[Data start]

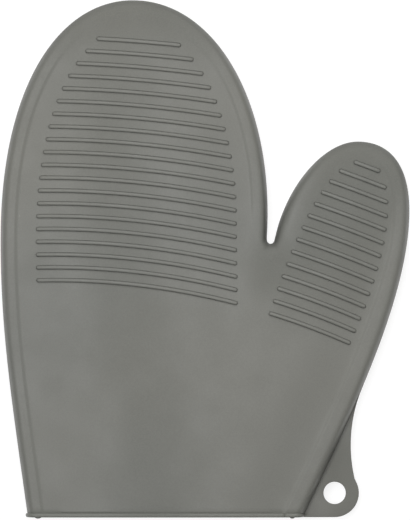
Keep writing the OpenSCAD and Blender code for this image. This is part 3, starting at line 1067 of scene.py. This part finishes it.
PALM_DULL, PALM_DULL_SHARE = (3 * MM, 32 * MM), 0.5
PALM_DULL_FROM_Y, PALM_DULL_TO_X = (20 * MM, -100 * MM), (-50 * MM, -27 * MM)
THUMB_DULL, THUMB_DULL_Y = (17 * MM, 29 * MM), (-5 * MM, -50 * MM)
THUMB_DULL_WAY, THUMB_DULL_AT = (0.947, 0.32), 66 * MM
WEB_DULL, WEB_DULL_SHARE = (4 * MM, 24 * MM), 1.1
WEB_DULL_AT = (40 * MM, -5 * MM, 0)
TIPS_DULL_Y = 135 * MM, 100 * MM
TAB_DULL_X, TAB_DULL_Y = (72 * MM, 62 * MM), (-108 * MM, -92 * MM)


def handled(paint):
    """Share of dulling by handling: down the palm, on the thumb and its web, at the tips and on the tab."""
    x, y, _ = paint.node("SeparateXYZ", {0: paint.coords}).outputs
    middle = paint.mapped(y, *PALM_DULL_FROM_Y, *PALM_DULL_TO_X)
    off_palm = paint.maths("ABSOLUTE", paint.maths("SUBTRACT", x, middle), 0)
    palm = paint.maths("MULTIPLY", paint.fade(off_palm, *PALM_DULL), PALM_DULL_SHARE)
    across = [paint.maths("MULTIPLY", v, share) for v, share in zip((x, y), THUMB_DULL_WAY)]
    off_thumb = paint.maths("SUBTRACT", paint.maths("SUBTRACT", *across), THUMB_DULL_AT)
    thumb = paint.fade(paint.maths("ABSOLUTE", off_thumb, 0), *THUMB_DULL)
    thumb = paint.maths("MULTIPLY", thumb, paint.fade(y, *THUMB_DULL_Y))
    flat = paint.node("CombineXYZ", {0: x, 1: y}).outputs[0]
    off_web = paint.node("VectorMath", {0: flat, 1: WEB_DULL_AT}, operation="DISTANCE").outputs["Value"]
    web = paint.maths("MULTIPLY", paint.fade(off_web, *WEB_DULL), WEB_DULL_SHARE)
    tips = paint.fade(y, *TIPS_DULL_Y)
    tab = paint.maths("MULTIPLY", paint.fade(x, *TAB_DULL_X), paint.fade(y, *TAB_DULL_Y))
    dulled = palm
    for more in (thumb, web, tips, tab):
        dulled = paint.maths("MAXIMUM", dulled, more)
    return dulled


CLOUD_SCALE, GRAIN_SCALE, GLOSS_SCALE = 9, 1500, 60
CLOUD_DARK, CLOUD_LIGHT = 0.95, 1.04
GRAIN_DARK, GRAIN_LIGHT = 0.93, 1.07
GLOSSIEST, DULLEST = 0.46, 0.56
SPECK_SCALE, SPECK_RARITY, SPECK_SIZE = 110.0, 0.86, 0.035
SPECK_SHARE, SPECK_LIGHT = 0.5, 1.7
# The next two numbers set the painted shade at the ribs' feet: its share and how dark it is.
FOOT_SHADE_SHARE, FOOT_SHADE_DARK = 0.8, 0.3


def silicone_paint(name, level, dulled):
    """Moulded silicone: a matte face with clouding, fine grain and a few specks of dust.

    Handling makes it rougher by dulled. Where that is 0 the feet of the ribs are darkened instead: painted
    shade where they meet the skin.
    """
    paint = Paint(name, roughness=0.5, ior=1.41)
    clouds = paint.noise(CLOUD_SCALE, 2)
    tint = paint.noise(CLOUD_SCALE, 1, roughness=0.4)
    grain = paint.noise(GRAIN_SCALE, 2, roughness=0.7)
    cloudy = paint.mapped(clouds, 0.3, 0.7, 0, 1)
    color = paint.mix(cloudy, stone(level * CLOUD_DARK), stone(level * CLOUD_LIGHT))
    color = paint.mix(paint.mapped(tint, 0.35, 0.65, 0, 0.5), color, stone(level, 0.03))
    shade = paint.mapped(grain, 0.3, 0.7, GRAIN_DARK, GRAIN_LIGHT)
    shades = paint.node("CombineColor", {0: shade, 1: shade, 2: shade}).outputs[0]
    color = paint.mix(1.0, color, shades, "MULTIPLY")
    cells = paint.node("TexVoronoi", {"Vector": paint.coords, "Scale": SPECK_SCALE})
    pick = paint.node("SeparateColor", {0: cells.outputs["Color"]}).outputs[0]
    picked = paint.maths("GREATER_THAN", pick, SPECK_RARITY)
    near = paint.maths("LESS_THAN", cells.outputs["Distance"], SPECK_SIZE)
    specks = paint.maths("MULTIPLY", paint.maths("MULTIPLY", picked, near), SPECK_SHARE)
    color = paint.mix(specks, color, stone(level * SPECK_LIGHT))
    roughness = paint.mapped(paint.noise(GLOSS_SCALE, 4), 0.3, 0.7, GLOSSIEST, DULLEST)
    if dulled:
        roughness = paint.maths("ADD", roughness, paint.maths("MULTIPLY", handled(paint), dulled))
    else:
        # Painted shade at the feet of the ribs, darker where they meet the skin.
        foot_shade = paint.node("Attribute", {}, attribute_name=FOOT_SHADE_ATTRIBUTE).outputs["Fac"]
        color = paint.mix(paint.maths("MULTIPLY", foot_shade, FOOT_SHADE_SHARE), color, stone(level * FOOT_SHADE_DARK))
    waves = paint.bump(clouds, 0.5, 0.5 * MM)
    return paint.finish(color, paint.bump(grain, 0.35, 0.05 * MM, waves), roughness)


WAVES_PER_UNIT = math.pi / 10


def cloth_paint(name, level, pitch, tilt=0.0, warmth=0.0):
    """Plain woven cotton: over-and-under threads a pitch apart, with uneven yarn."""
    paint = Paint(name, roughness=0.85, sheen=0.25)
    turned = paint.node("Mapping", {"Vector": paint.coords, "Rotation": (0, 0, tilt)}).outputs[0]
    threads = []
    for axis in ("X", "Y"):
        inputs = {"Vector": turned, "Scale": WAVES_PER_UNIT / pitch, "Distortion": 0.6, "Detail": 1.0}
        threads.append(paint.node("TexWave", inputs, wave_type="BANDS", bands_direction=axis).outputs["Fac"])
    checks = paint.node("TexChecker", {"Vector": turned, "Scale": 1 / pitch}).outputs["Fac"]
    weave = paint.node("Mix", {0: checks, 2: threads[0], 3: threads[1]}, data_type="FLOAT").outputs[0]
    yarn = paint.noise(320, 3)
    color = paint.mix(paint.mapped(weave, 0, 1, 0, 1), grey(level * 0.7, warmth), grey(level * 1.08, warmth))
    color = paint.mix(paint.mapped(yarn, 0.35, 0.65, 0, 0.35), color, grey(level * 0.8, warmth))
    normal = paint.bump(weave, 0.6, 0.25 * MM)
    return paint.finish(color, paint.bump(yarn, 0.3, 0.1 * MM, normal))


def wadding_paint():
    """White polyester fibre: a soft tangle."""
    paint = Paint("wadding", roughness=0.95, sheen=0.4)
    fluff = paint.noise(240, 6, roughness=0.75)
    tangle = paint.noise(900, 4, roughness=0.8)
    color = paint.mix(paint.mapped(fluff, 0.3, 0.7, 0, 1), grey(0.62, 0.02), grey(0.84, 0.01))
    normal = paint.bump(fluff, 0.8, 0.8 * MM)
    return paint.finish(color, paint.bump(tangle, 0.6, 0.2 * MM, normal))


SILICONE = silicone_paint("silicone", 0.144, 0.3)
# The ribs' silicone also carries painted shade at their feet.
RIBS = silicone_paint("silicone_ribs", 0.148, 0.0)
LINING = cloth_paint("cotton_lining", 0.34, 0.9 * MM)
TAPE = cloth_paint("cotton_tape", 0.15, 0.7 * MM, tilt=math.radians(45))
WADDING = wadding_paint()


# ======== Assembly ========


def dressed(obj, material, nodes):
    """Gives obj its material and hides the CAD nodes that it stands for."""
    obj.data.materials.clear()
    obj.data.materials.append(material)
    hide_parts(*nodes)
    return obj


def on_hand(obj, material, slot, *nodes):
    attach(dressed(obj, material, nodes), "hand")


def over_fingers(obj, material, slot, *nodes):
    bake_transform(dressed(obj, material, nodes))


def over_thumb(obj, material, slot, *nodes):
    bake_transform(dressed(obj, material, nodes))


def place_layer(pieces, material, slot, stem):
    """Gives a layer's two pieces their material, bakes their placement and hides the CAD nodes that they
    stand for.
    """
    hand_piece, thumb_piece = pieces
    over_fingers(hand_piece, material, slot, stem + "_hand", stem + "_fingers")
    over_thumb(thumb_piece, material, slot, stem + "_thumb")


place_layer(skin("palm_skin", True), SILICONE, "silicone", "palm_shell")
place_layer(skin("back_skin", False), SILICONE, "silicone", "back_shell")
for half, is_palm in (("palm", True), ("back", False)):
    wadding = soft_layer(half + "_pad", is_palm, wadding_in, wadding_t, 0.0, 1.0)
    place_layer(wadding, WADDING, "wadding", half + "_wadding")
    lining = soft_layer(half + "_quilt", is_palm, lining_in, lining_t, 1.0, 1.0)
    place_layer(lining, LINING, "cotton_lining", half + "_lining")

grip_ribs = ribs("grip_ribs", ("finger_ribs", "palm_ribs"))
over_fingers(grip_ribs, RIBS, "silicone_ribs", "finger_ribs", "palm_ribs")
thumb_ribs = ribs("thumb_grip_ribs", ("thumb_ribs", "thumb_base_ribs"))
over_thumb(thumb_ribs, RIBS, "silicone_ribs", "thumb_ribs", "thumb_base_ribs")

palm_bead = cuff_bead("cuff_rim_palm", True)
back_bead = cuff_bead("cuff_rim_back", False)
add_nubs(back_bead)
for bead in (palm_bead, back_bead):
    finish_mesh(bead, sharp_degrees=60)
on_hand(palm_bead, SILICONE, "silicone", "palm_cuff_bead")
on_hand(back_bead, SILICONE, "silicone", "back_cuff_bead")
on_hand(hang_tab(), SILICONE, "silicone", "hang_tab")
on_hand(mouth_tape(), TAPE, "binding", "lining_binding")


# ======== Studio: a pale glowing floor, four soft lights and a camera straight above ========

VIEW_HEIGHT = 280.8 * MM
VIEW_Y = -0.135 * MM
LENS = 1000.0
SENSOR = 36.0
VIEW_END = 100.0
FLOOR_SIZE, FLOOR_DROP = 6.0, 0.2 * MM
FLOOR_GLOW, FLOOR_DARK, FLOOR_LIGHT = 0.83, 0.22, 0.24
SKY = 0.09
LIGHTS = (
    ("top_light", (-0.14, 0.1, 1.3), (1.5, 0.45), 15.2),
    ("back_light", (0.0, 0.85, 0.75), (0.9, 0.3), 4.2),
    ("left_light", (-0.75, 0.0, 0.66), (0.3, 0.9), 1.0),
    ("right_light", (0.75, 0.0, 0.66), (0.3, 0.9), 1.5),
)


def floor():
    """A pale floor just under the mitt, which lights it from below."""
    bm = bmesh.new()
    bmesh.ops.create_grid(bm, x_segments=1, y_segments=1, size=FLOOR_SIZE / 2)
    mesh = bpy.data.meshes.new("floor")
    bm.to_mesh(mesh)
    bm.free()
    obj = bpy.data.objects.new("floor", mesh)
    obj.location.z = -FLOOR_DROP
    bpy.context.scene.collection.objects.link(obj)
    paint = Paint("floor", roughness=0.9)
    clouds = paint.mapped(paint.noise(3, 2), 0.3, 0.7, 0, 1)
    color = paint.mix(clouds, grey(FLOOR_DARK), grey(FLOOR_LIGHT))
    paint.shader.inputs["Emission Color"].default_value = (1, 1, 1, 1)
    paint.shader.inputs["Emission Strength"].default_value = FLOOR_GLOW
    mesh.materials.append(paint.finish(color, paint.bump(paint.noise(400), 0.05, 0.1 * MM)))


def soft_light(name, place, size, power):
    """A soft rectangular light that faces the middle of the mitt."""
    light = bpy.data.lights.new(name, "AREA")
    light.shape = "RECTANGLE"
    light.size, light.size_y = size
    light.energy = power
    obj = bpy.data.objects.new(name, light)
    obj.location = place
    obj.rotation_euler = (-Vector(place)).to_track_quat("-Z", "Y").to_euler()
    obj.visible_camera = False
    bpy.context.scene.collection.objects.link(obj)


def studio():
    """The floor, the lights and an even grey all round."""
    floor()
    for name, place, size, power in LIGHTS:
        soft_light(name, place, size, power)
    world = bpy.data.worlds.new("studio")
    world.use_nodes = True
    background = world.node_tree.nodes["Background"]
    background.inputs["Color"].default_value = (1, 1, 1, 1)
    background.inputs["Strength"].default_value = SKY
    bpy.context.scene.world = world
    bpy.context.scene.view_settings.view_transform = "Standard"


def camera():
    """A camera high above the mitt, so that its sides don't lean."""
    data = bpy.data.cameras.new("camera")
    data.lens, data.sensor_width = LENS, SENSOR
    data.clip_end = VIEW_END
    obj = bpy.data.objects.new("camera", data)
    distance = VIEW_HEIGHT * LENS / SENSOR
    obj.location = (0, VIEW_Y, parting_z + distance)
    bpy.context.scene.collection.objects.link(obj)
    bpy.context.scene.camera = obj


studio()
camera()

[Data end]

#### Objective
In the listing above, reproduce the first line and each one after it through the line that contains "TAB_DULL_X, TAB_DULL_Y = (72".

#### Task answer
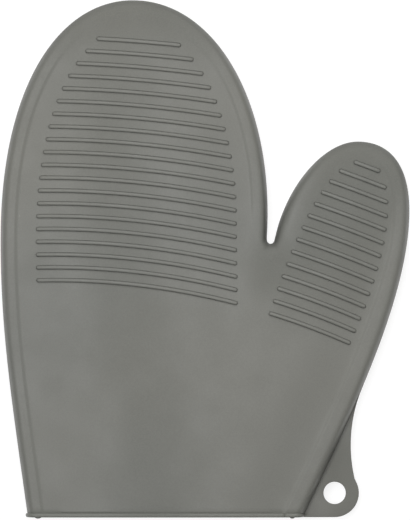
Keep writing the OpenSCAD and Blender code for this image. This is part 3, starting at line 1067 of scene.py. This part finishes it.
PALM_DULL, PALM_DULL_SHARE = (3 * MM, 32 * MM), 0.5
PALM_DULL_FROM_Y, PALM_DULL_TO_X = (20 * MM, -100 * MM), (-50 * MM, -27 * MM)
THUMB_DULL, THUMB_DULL_Y = (17 * MM, 29 * MM), (-5 * MM, -50 * MM)
THUMB_DULL_WAY, THUMB_DULL_AT = (0.947, 0.32), 66 * MM
WEB_DULL, WEB_DULL_SHARE = (4 * MM, 24 * MM), 1.1
WEB_DULL_AT = (40 * MM, -5 * MM, 0)
TIPS_DULL_Y = 135 * MM, 100 * MM
TAB_DULL_X, TAB_DULL_Y = (72 * MM, 62 * MM), (-108 * MM, -92 * MM)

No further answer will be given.